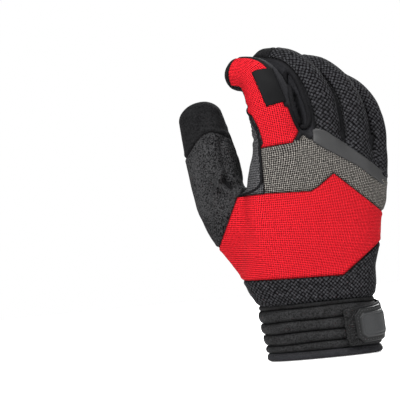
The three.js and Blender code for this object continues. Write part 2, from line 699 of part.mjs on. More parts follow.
// Colours and finishes
const finish = (color, roughness) => new THREE.MeshStandardMaterial({ color, roughness, metalness: 0 });
const materials = {
  suede: finish(0x2b2b2d, 0.95),
  mesh: finish(0x26272a, 0.9),
  red: finish(0xd8202c, 0.85),
  grey: finish(0x77726e, 0.85),
  gusset: finish(0x2f3032, 0.8),
  coated: finish(0x4b4b4c, 0.8),
  rubber: finish(0x3a3b3c, 0.55),
  neoprene: finish(0x303033, 0.7),
};
const PANEL_FINISH = {
  thumb_tip_cap: 'suede', thumb_panel: 'suede', web_strip: 'grey', red_back_panel: 'red',
  grey_knuckle_panel: 'grey', index_back_panel: 'red', finger_back_panel: 'mesh',
  lower_back_panel: 'mesh', palm_panel: 'suede', index_front_panel: 'suede',
  middle_front_panel: 'suede', ring_front_panel: 'suede', little_front_panel: 'suede',
  index_middle_gusset: 'gusset',
  middle_ring_gusset: 'gusset', ring_little_gusset: 'gusset', knuckle_strip: 'rubber',
  index_knuckle_patch: 'rubber', index_grip_patch: 'coated', middle_grip_patch: 'coated',
  ring_grip_patch: 'coated', little_grip_patch: 'coated', thumb_grip_patch: 'coated',
  palm_pad: 'coated', vent_binding: 'gusset', cuff_hem: 'gusset', cuff_rolls: 'neoprene',
  wrist_strap: 'neoprene', strap_hook_end: 'mesh', strap_tab_back: 'rubber',
  strap_tab_palm: 'rubber', pull_loop: 'red',
};

const glove = new THREE.Group();
for (const [name, solid] of panels) {
  const { vertProperties, triVerts } = solid.getMesh();
  const geometry = new THREE.BufferGeometry();
  geometry.setAttribute('position', new THREE.BufferAttribute(vertProperties, 3));
  geometry.setIndex(new THREE.BufferAttribute(triVerts, 1));
  const mesh = new THREE.Mesh(geometry, materials[PANEL_FINISH[name]]);
  mesh.name = name;
  glove.add(mesh);
}

export default glove;
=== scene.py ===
"""Anti vibration work glove for the right hand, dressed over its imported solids.

The hand, thumb and fingers are one rounded form given by a few tables. A net is laid over that
form, cut along the seams into the sewn panels, and every panel is drawn in at its seams.
Patches, pad, cuff, strap and stitches are laid on the same form. Lengths are in millimetres until
a mesh is made, and the axes are those of the frame: +Z to the fingertips, -Y the back of the hand.
"""

import math

import bpy
import numpy as np
from mathutils import Matrix, Vector


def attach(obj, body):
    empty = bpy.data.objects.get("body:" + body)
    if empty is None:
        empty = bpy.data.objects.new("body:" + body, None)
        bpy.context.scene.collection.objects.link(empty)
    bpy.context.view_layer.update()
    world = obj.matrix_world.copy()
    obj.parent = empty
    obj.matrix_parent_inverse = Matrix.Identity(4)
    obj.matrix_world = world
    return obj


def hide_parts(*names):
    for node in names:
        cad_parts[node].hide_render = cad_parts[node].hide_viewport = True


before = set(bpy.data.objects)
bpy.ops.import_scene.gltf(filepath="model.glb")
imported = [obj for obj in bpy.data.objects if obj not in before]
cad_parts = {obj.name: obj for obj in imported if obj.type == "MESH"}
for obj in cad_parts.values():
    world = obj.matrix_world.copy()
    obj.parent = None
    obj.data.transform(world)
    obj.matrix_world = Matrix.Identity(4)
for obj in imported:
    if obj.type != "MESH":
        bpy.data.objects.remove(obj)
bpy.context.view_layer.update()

bl_info = {
    "name": "Anti vibration glove",
    "version": (1, 0, 0),
    "blender": (4, 5, 0),
    "location": "View3D > Sidebar > Glove",
    "description": "Builds the sewn panels, pads, cuff and strap of a work glove",
    "category": "Add Mesh",
}

# Sections of the hand: height on its axis, centre, half sizes, turn about Z in degrees, bow of the
# middle towards the back, and fall towards the little finger per millimetre of x.
HAND_COLUMNS = ("z", "x", "y", "width", "depth", "turn", "arch", "slant")
HAND_ROWS = np.array([
    [39.8, -3.6, 0, 41.2, 26.6, 4, 0, 0],
    [49, -5.2, 0, 44.6, 26.6, 6, 0, 0],
    [60, -6.6, 1, 46.6, 26.0, 8, 1, 0],
    [80, -2.4, 3, 48.0, 24.5, 12, 3, 0.07],
    [100, 0.6, 6, 48.8, 22.0, 17, 5.5, 0.14],
    [120, 4.0, 9.5, 49.8, 18.5, 21, 8, 0.21],
    [138, 8.6, 13, 50.0, 15.0, 24.5, 10, 0.25],
    [148, 9.8, 14.5, 49.5, 12.5, 25, 10, 0.25],
    [154, 10.4, 15, 47.5, 10.0, 25, 10, 0.25],
    [158, 10.6, 15.5, 44.0, 8.0, 25, 10, 0.25],
])
HAND_SQUARENESS = 2.35
HAND_END, HAND_ROUND = 150.0, 9.0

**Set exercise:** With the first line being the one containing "const glove = new THREE.Group();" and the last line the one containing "before = set(bpy.data.objects)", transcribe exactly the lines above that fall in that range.

**Correct result:**
const glove = new THREE.Group();
for (const [name, solid] of panels) {
  const { vertProperties, triVerts } = solid.getMesh();
  const geometry = new THREE.BufferGeometry();
  geometry.setAttribute('position', new THREE.BufferAttribute(vertProperties, 3));
  geometry.setIndex(new THREE.BufferAttribute(triVerts, 1));
  const mesh = new THREE.Mesh(geometry, materials[PANEL_FINISH[name]]);
  mesh.name = name;
  glove.add(mesh);
}

export default glove;
=== scene.py ===
"""Anti vibration work glove for the right hand, dressed over its imported solids.

The hand, thumb and fingers are one rounded form given by a few tables. A net is laid over that
form, cut along the seams into the sewn panels, and every panel is drawn in at its seams.
Patches, pad, cuff, strap and stitches are laid on the same form. Lengths are in millimetres until
a mesh is made, and the axes are those of the frame: +Z to the fingertips, -Y the back of the hand.
"""

import math

import bpy
import numpy as np
from mathutils import Matrix, Vector


def attach(obj, body):
    empty = bpy.data.objects.get("body:" + body)
    if empty is None:
        empty = bpy.data.objects.new("body:" + body, None)
        bpy.context.scene.collection.objects.link(empty)
    bpy.context.view_layer.update()
    world = obj.matrix_world.copy()
    obj.parent = empty
    obj.matrix_parent_inverse = Matrix.Identity(4)
    obj.matrix_world = world
    return obj


def hide_parts(*names):
    for node in names:
        cad_parts[node].hide_render = cad_parts[node].hide_viewport = True


before = set(bpy.data.objects)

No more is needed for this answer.